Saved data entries
-- START --

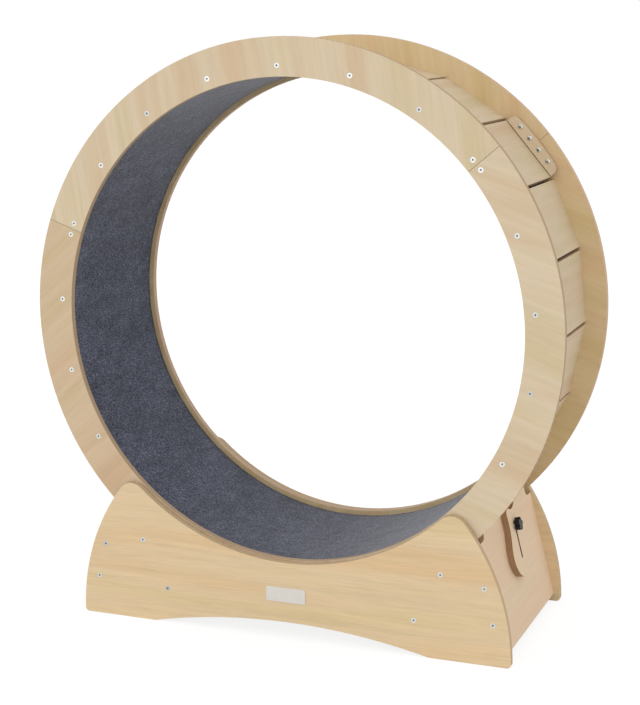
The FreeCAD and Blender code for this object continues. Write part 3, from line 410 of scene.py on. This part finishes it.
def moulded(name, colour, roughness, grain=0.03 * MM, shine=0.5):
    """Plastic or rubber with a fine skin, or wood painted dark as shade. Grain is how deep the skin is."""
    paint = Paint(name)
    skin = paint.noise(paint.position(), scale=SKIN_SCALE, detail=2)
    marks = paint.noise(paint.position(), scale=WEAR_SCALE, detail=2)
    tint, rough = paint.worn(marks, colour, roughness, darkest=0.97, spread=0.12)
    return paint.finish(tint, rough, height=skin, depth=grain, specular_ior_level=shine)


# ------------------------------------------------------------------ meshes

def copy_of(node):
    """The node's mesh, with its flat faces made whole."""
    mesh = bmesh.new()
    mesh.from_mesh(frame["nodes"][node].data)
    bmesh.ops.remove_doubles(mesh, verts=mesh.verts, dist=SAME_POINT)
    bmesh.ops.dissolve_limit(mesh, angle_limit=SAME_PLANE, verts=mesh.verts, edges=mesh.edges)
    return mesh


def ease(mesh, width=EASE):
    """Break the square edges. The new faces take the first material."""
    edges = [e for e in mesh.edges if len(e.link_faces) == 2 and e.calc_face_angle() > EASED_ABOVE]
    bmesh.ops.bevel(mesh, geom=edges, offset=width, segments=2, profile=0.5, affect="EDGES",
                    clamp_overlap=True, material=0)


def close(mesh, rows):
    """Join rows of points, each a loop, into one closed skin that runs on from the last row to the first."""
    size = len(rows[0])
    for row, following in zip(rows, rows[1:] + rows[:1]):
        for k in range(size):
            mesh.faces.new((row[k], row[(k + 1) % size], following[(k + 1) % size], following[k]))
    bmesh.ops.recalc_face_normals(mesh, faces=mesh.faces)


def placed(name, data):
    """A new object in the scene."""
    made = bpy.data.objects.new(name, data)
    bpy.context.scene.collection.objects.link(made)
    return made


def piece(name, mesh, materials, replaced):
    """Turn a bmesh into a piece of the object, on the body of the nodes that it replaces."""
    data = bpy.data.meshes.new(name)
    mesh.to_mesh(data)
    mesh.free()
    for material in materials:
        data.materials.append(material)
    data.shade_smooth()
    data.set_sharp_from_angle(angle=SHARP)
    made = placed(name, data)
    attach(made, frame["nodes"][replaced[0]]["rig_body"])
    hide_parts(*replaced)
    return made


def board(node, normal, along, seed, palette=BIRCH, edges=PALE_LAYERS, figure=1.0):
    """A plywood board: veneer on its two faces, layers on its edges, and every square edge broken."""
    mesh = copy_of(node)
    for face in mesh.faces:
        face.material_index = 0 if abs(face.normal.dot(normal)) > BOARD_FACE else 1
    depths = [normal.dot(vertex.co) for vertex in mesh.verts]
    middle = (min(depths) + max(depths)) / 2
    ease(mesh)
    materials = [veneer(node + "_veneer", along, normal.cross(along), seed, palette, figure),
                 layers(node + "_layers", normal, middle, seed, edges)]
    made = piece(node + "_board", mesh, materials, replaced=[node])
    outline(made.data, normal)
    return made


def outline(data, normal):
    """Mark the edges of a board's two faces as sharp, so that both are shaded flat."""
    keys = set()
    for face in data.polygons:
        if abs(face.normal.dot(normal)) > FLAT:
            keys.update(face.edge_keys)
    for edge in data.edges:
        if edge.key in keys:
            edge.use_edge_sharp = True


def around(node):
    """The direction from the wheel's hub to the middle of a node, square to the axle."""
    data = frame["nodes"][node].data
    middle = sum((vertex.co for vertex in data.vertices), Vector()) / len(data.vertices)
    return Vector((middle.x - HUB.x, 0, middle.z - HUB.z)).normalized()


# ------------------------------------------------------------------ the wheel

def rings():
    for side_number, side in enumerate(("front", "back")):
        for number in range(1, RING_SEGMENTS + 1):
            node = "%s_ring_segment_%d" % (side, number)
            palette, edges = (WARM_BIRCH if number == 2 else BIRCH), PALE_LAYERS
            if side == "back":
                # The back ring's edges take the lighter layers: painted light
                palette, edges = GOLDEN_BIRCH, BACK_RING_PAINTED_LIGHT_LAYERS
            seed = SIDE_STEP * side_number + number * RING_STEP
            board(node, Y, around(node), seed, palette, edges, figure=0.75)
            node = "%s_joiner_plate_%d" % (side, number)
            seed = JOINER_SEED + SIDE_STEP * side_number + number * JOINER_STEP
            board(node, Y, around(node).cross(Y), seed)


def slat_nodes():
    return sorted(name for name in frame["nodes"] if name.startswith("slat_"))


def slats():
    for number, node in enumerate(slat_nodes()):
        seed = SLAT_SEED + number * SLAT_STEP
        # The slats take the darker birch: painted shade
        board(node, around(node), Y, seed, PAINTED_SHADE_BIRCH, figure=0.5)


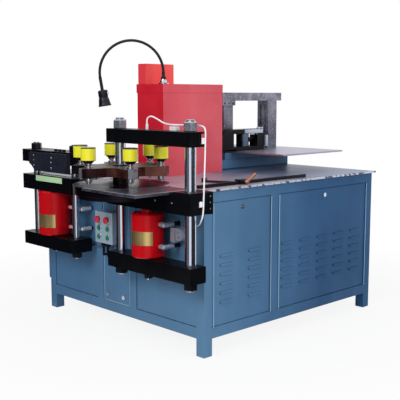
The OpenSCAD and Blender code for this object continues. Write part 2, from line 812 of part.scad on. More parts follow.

-- END --

Check every line of the material for the string "frame" and give the number of lines that have it, without anything else.

→ **TASK SOLUTION**: 4